22.The Commission also found that compared to the 2009 agreements, the current agreements were significantly different which suggests that continued collusion is unlikely. Further, the Commission found that the enforcement and/or punishment of collusion will not be easy as there are many small and medium sized competitors who collectively account for more than two-thirds of the market. In addition, since the collusion allegations, a large company based in the United States has entered the South African groundnuts market by acquiring one of the local firms. The Commission has established that this entry has been a big game changer in the industry and that competition between the firms has been fierce. The Commission concluded that although the existence of coordination in the market cannot be completely ruled out, the proposed transaction seems unlikely to strengthen such conduct, if it does exist.
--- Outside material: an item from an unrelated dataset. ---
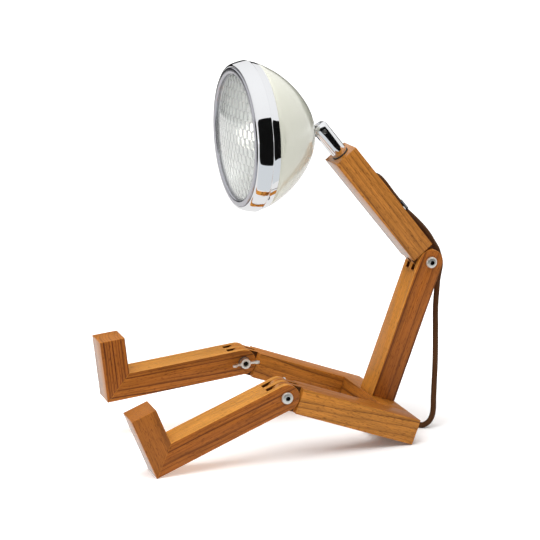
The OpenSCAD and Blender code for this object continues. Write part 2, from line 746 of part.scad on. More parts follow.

23.The Commission therefore concluded that the proposed transaction is unlikely to lead to a substantial lessening or prevention of competition in the market for the procurement and processing of groundnuts.
24.The merging parties confirmed that the proposed transaction will have no adverse effect on employment and will not result in any retrenchments in South Africa.3 The proposed transaction raises no other public interest concerns.
25. We agree with the conclusions that the Commission has come to on both the competition and public interest issues. We accordingly approved the proposed transaction unconditionally.
04 November 2014
Date
Ms. Andiswa Ndoni and Mrs Medi Mokuena concurring
Tribunal Researcher : Ipeleng Selaledi
For the Merging Parties : Malcolm Ratz of Roestoff & Krause Attorneys
For the Commission : Rakgole Mokolo
1See page 347 of the record for a complete list of these firms.
2The merging parties have confirmed that they currently do not have such MOU.